Cryptocat does not protect against untrustworthy people: Parties you’re conversing with may still leak your messages without your knowledge. Cryptocat aims to make sure that only the parties you’re talking to get your messages, but that doesn’t mean these parties are necessarily trustworthy.

To mitigate those potential gaps in Cryptocat’s security scheme, Kobeissi suggests that people can use Cryptocat in conjunction with Tor, which will provide IP anonymity and a censorship-workaround, and secret-question authentication, which can help assure them that they’re talking to the right people behind the usernames.

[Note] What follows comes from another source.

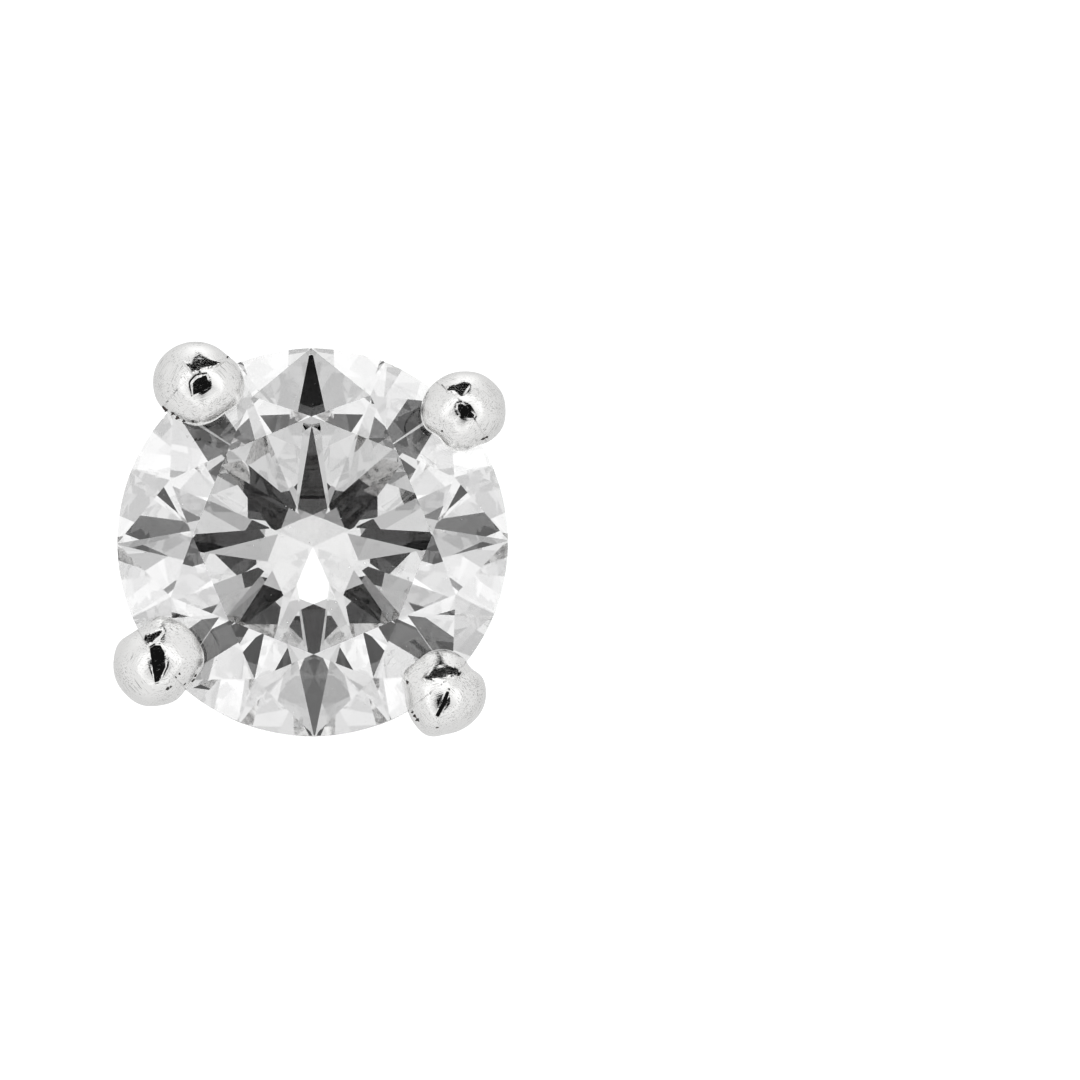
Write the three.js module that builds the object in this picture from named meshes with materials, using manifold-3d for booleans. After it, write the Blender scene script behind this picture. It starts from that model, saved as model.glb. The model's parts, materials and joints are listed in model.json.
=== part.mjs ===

At a recent journalism-security workshop at Columbia’s Tow Center, several trainers jokingly referred to Cryptocat as “the gateway drug of encryption,” saying that it was an easy way for people to start understanding safe communication before moving on to even more complex and secure channels. When asked what he thinks about that characterization, and what “drug” he thinks users should move on to after they’ve gotten the hang of Cryptocat, Kobeissi laughs but then offers a different take.

“Honestly, I think it should be the other way around. I think the services themselves should move towards the user, not the user towards the services,” Kobeissi says. “People aren’t willing to move into these technologies that are essentially, at their very core, inaccessible. So the smarter thing to focus on would be for the services themselves becoming more accessible to the people.”